Short seasons are perfectly valid and have existed since before Netflix. I remember watching British TV shows in which a season consisted of six half-hour episodes, and feeling that more (and more interesting) things had happened in that time frame than a USA season of 24 one-hour episodes.

These days that’s even more of a plus. When someone recommends something to watch the first thing I check is how many seasons it’s up to, then the number of episodes, then the runtime. Shows with too many seasons of too many too long episodes are immediately ignored.


And they have so many (non-'original') where they only have a few series available at the end or in the middle. I don't understand the licencing/purchasing decision that can lead to that. Seems to happen far too often for it to be different studios/licencors, obviously that happens sometimes.

BBC's QI is one example. I understand new series not being available on Netflix (in the UK) as the BBC now have their own subscription platform. But it's not just that, because Netflix don't have the earliest ones either, just a seemingly random set in the middle, perhaps even non-contiguous.


Seems like a bad example, QI doesn't have a storyline ergo you don't need earlier seasons.


That's an argument for it not mattering, maybe, but still not a reason to do it?


Why would you willingly not diversify your portfolio?

Buy what you can when you can afford it. It seems like good business strategy?

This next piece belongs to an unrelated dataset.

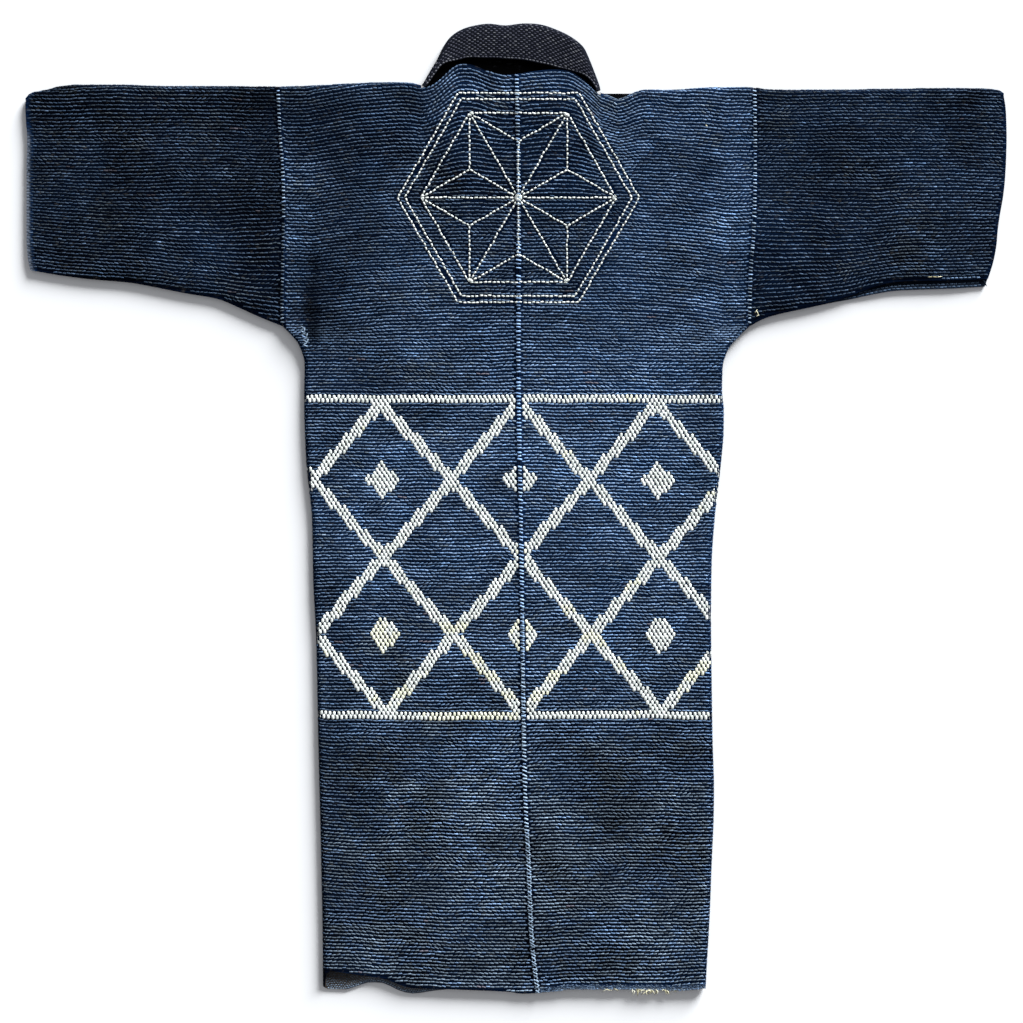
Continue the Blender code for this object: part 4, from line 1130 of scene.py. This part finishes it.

I found that to be one of the drawbacks of Netflix, and all other streaming services. A story that could easily be told in 100min or a few hours takes 10+ hours to slog through. Excessive sequences of characters getting high, or repeating tasks, or irrelevant side quests to pad the content time statistics, or make people feel like their monthly fees are worth it.


Yes, this is especially true for successful shows. They can be told in 2-3 seasons but they end up as 5 seasons. The pace of storytelling crawls to a halt in the middle seasons typically.


I prefer that to the older pattern—a significant fraction of phoned-in episodes out of 26 per year.